Una di queste “mie ragioni” intercala spesso in toscano, non mangia desserts ma fa eccezione con gianduiotti e profiteroles, è sempre impegnata verso le 15:00 di ogni pomeriggio, dà dei bacini sulle guance che hanno il potere di farti sciogliere come neve al Sole, ritiene «Arancia Meccanica» il suo film preferito, segue improbabili band di discutibili individui stonati dai capelli multicolore, stravede per il prosecco, odia tutti i pesci, è solita mandarti in cuffia, è molto dolce pure quando non lo è, fa strane liste su cui sorvoliamo, pensa di saper gesticolare anche se non è così, ha la risata più bella che sentirai mai in tutto il mondo, e infine si crede la reincarnazione di Johann Wolfgang Von Goethe.
Perché questa sarebbe una “mia ragione”? Beh, la risposta non è difficile. È molto semplice, in realtà. Semplicissima. E la risposta è che non sempre c’è una spiegazione. È quello che chiamano “affinità”. Io non ci capisco niente in fatto di rapporti umani, sia chiaro. Tutto quello che so è che non esiste una sola, unica cosa che io non adori di questa “mia ragione”. Ogni minuscola cosa, pregi e difetti compresi. All in. E il solo fatto che questa “mia ragione” esista e faccia parte della mia Vita è quanto di più meraviglioso mi sia mai capitato.

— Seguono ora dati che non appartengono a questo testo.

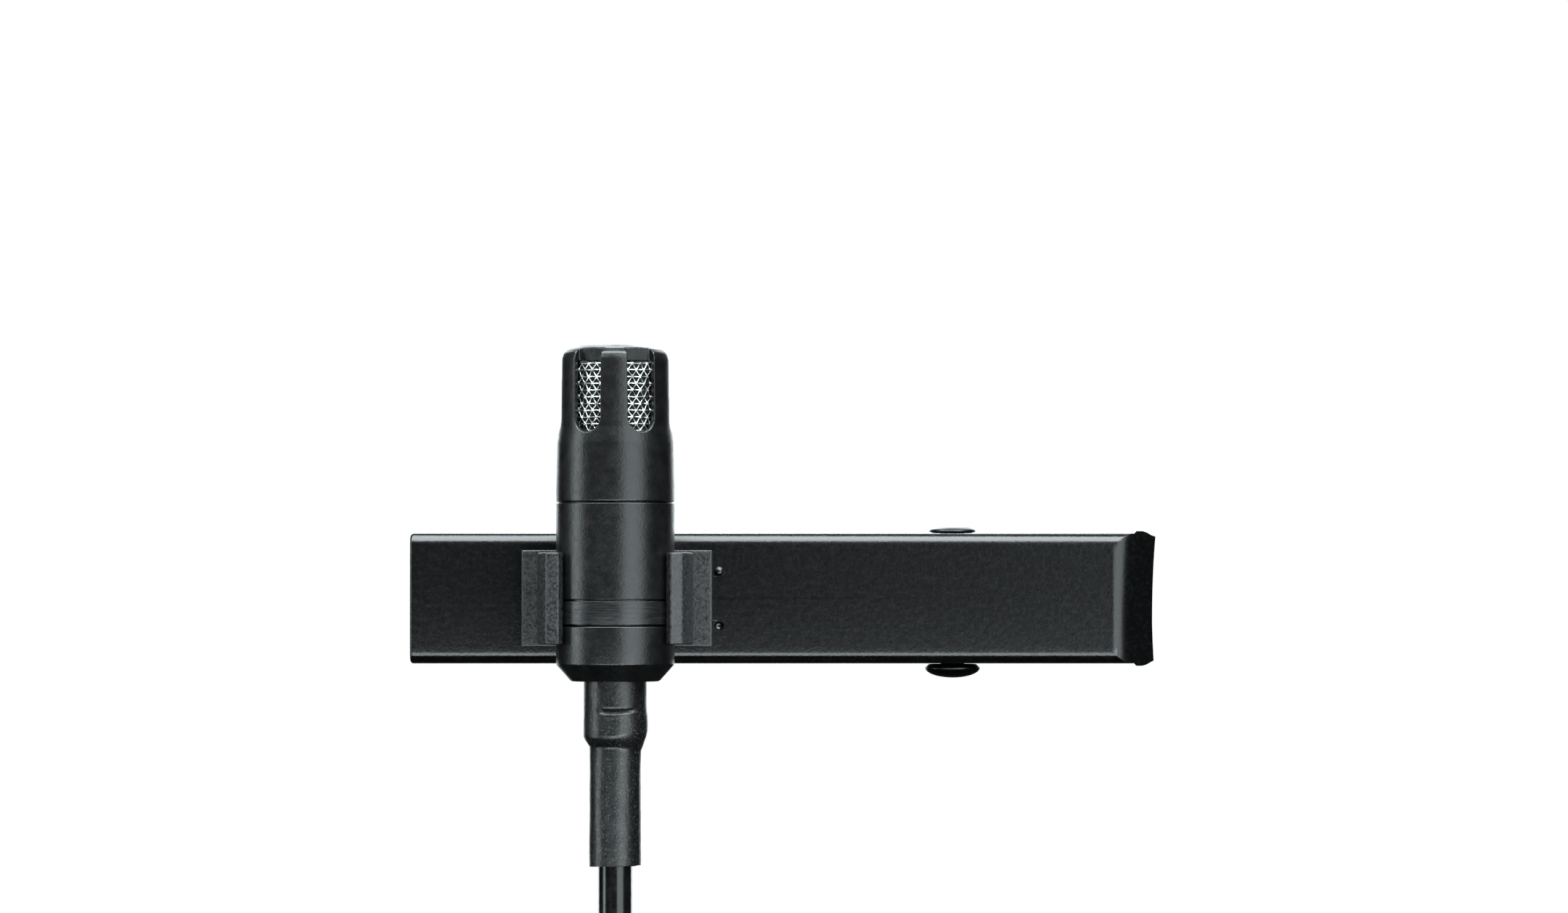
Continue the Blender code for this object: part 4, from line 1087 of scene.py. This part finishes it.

Sapete, fu proprio Goethe a sdoganare il termine “affinità”. Coniò l’espressione “affinità elettive”. Cioè: affinità di anime e di intelletto. Uno dei suoi libri più importanti si intitola così. Ma che significa? Ce lo spiega lui in questo romanzo.
«Non c’era bisogno di sguardi, di parole, di gesti, di contatti: solamente il puro stare insieme».
Il puro Stare Insieme. Il poter stare con Qualcuno, e non pensare a nient’altro, davvero a nient’altro, se non stare insieme a quel Qualcuno. È la sensazione migliore che ci sia. E non esiste niente di più bello, importante e prezioso. Me lo ha insegnato Goethe. O comunque qualcuno che gli assomiglia molto.
Credo abbiamo finito. Non sono nemmeno così precisamente sicuro di aver parlato veramente del Maestro in questo pezzo realizzato apposta per celebrarlo nel giorno del suo genetliaco.
Oh, beh, oramai è fatta!
Che poter dire ancora?
Solo che questo articolo è dedicato a Te, Johann Wolfgang!
A te… e a tutte le tue reincarnazioni.